Complainant does contend that Respondent registered and uses the <dependadultdiaper.com>, <dependsadultdiaper.com>, <dependincontinence.com>, <dependbriefs.com>, <dependsbriefs.com>, <dependdiaper.com>, <dependsdiaper.com>, <dependsproducts.com>, and <dependundergarments.com> domain names in bad faith under Policy ¶ 4(b)(iv).  Complainant claims that Respondent has attempted to attract Internet users to the <adultdiapers.com> website by creating confusion as to Complainant’s affiliation with the disputed domain names and resolving websites.  Complainant argues that Respondent profits from this confusion.  The Panel finds that Complainant’s contentions are true and concludes that Respondent registered and uses the disputed domain names in bad faith under Policy ¶ 4(b)(iv).  See Associated Newspapers Ltd. v. Domain Manager, FA 201976 (Nat. Arb. Forum Nov. 19, 2003) (“Respondent's prior use of the <mailonsunday.com> domain name is evidence of bad faith pursuant to Policy ¶ 4(b)(iv) because the domain name provided links to Complainant's competitors and Respondent presumably commercially benefited from the misleading domain name by receiving ‘click-through-fees.’”); see also BPI Comm’cns, Inc. v. Boogie TV LLC, FA 105755 (Nat. Arb.
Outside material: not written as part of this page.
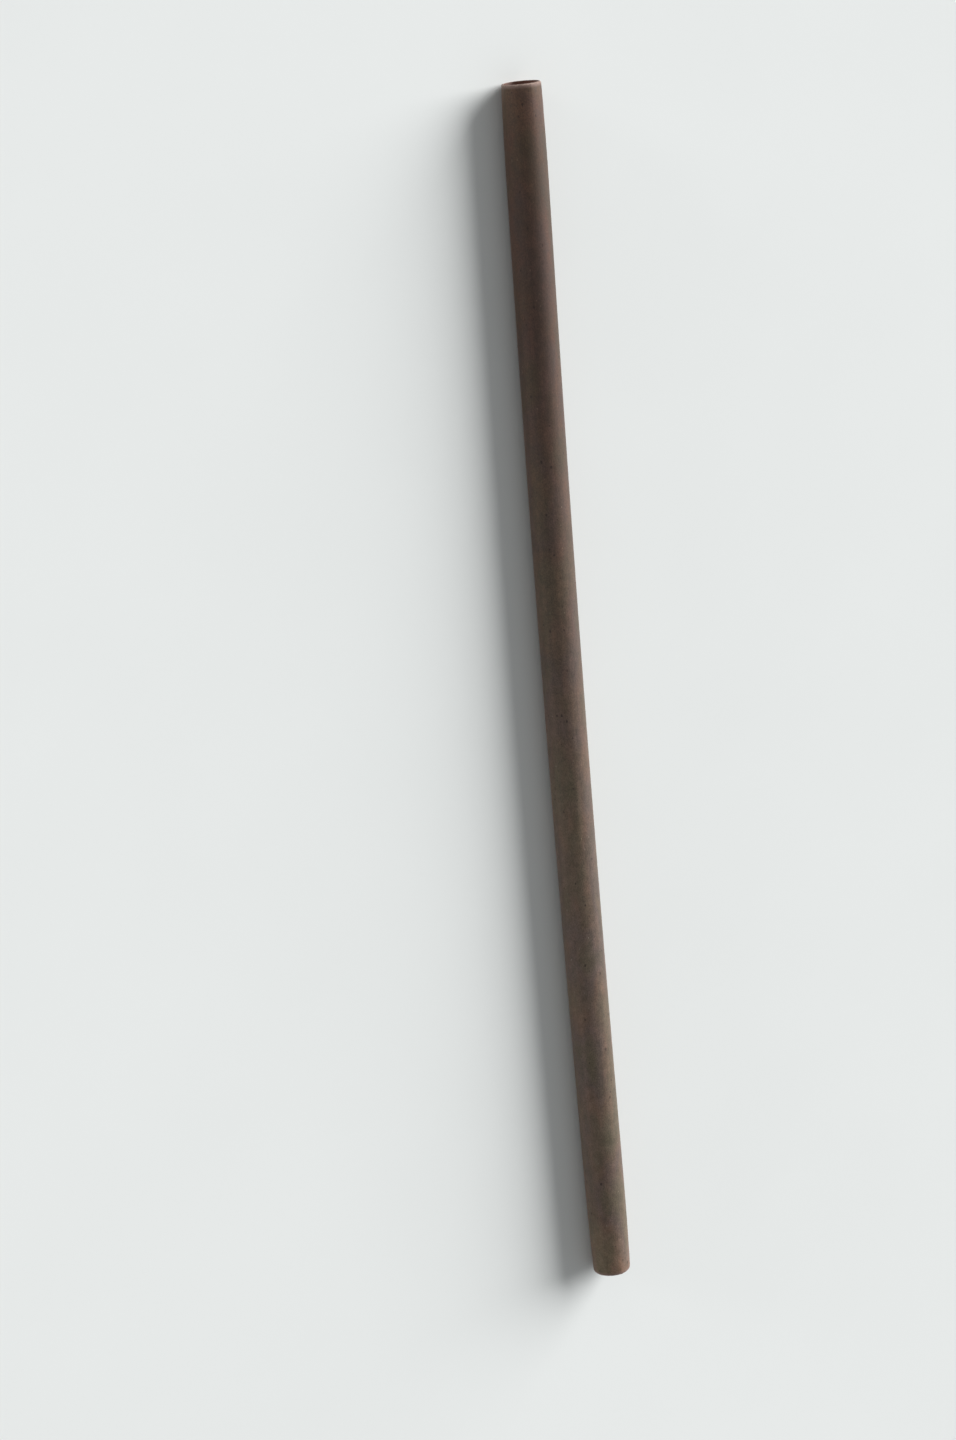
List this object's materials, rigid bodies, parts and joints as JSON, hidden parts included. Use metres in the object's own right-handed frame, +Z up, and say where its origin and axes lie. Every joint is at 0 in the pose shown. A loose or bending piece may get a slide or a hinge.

Forum Apr. 30, 2002) (“Complainants are in the music and entertainment business.  The links associated with <billboard.tv> and <boogie.tv> appear to be in competition for the same Internet users, which Complainants are trying to attract with the <billboard.com> web site.  There is clearly a likelihood of confusion between <billboard.tv> and BILLBOARD as to the source, sponsorship, affiliation, or endorsement of the web site or of a product or service on the web site.”.

 

The Panel finds Complainant has satisfied Policy ¶ 4(a)(iii).

 

DECISION

Having established all three elements required under the ICANN Policy, the Panel concludes that relief shall be GRANTED.

 

Accordingly, it is Ordered that the <dependadultdiaper.com>, <dependsadultdiaper.com>, <dependincontinence.com>, <dependbriefs.com>, <dependsbriefs.com>, <dependdiaper.com>, <dependsdiaper.com>, <dependsproducts.com>, and <dependundergarments.com> domain names be TRANSFERRED from Respondent to Complainant.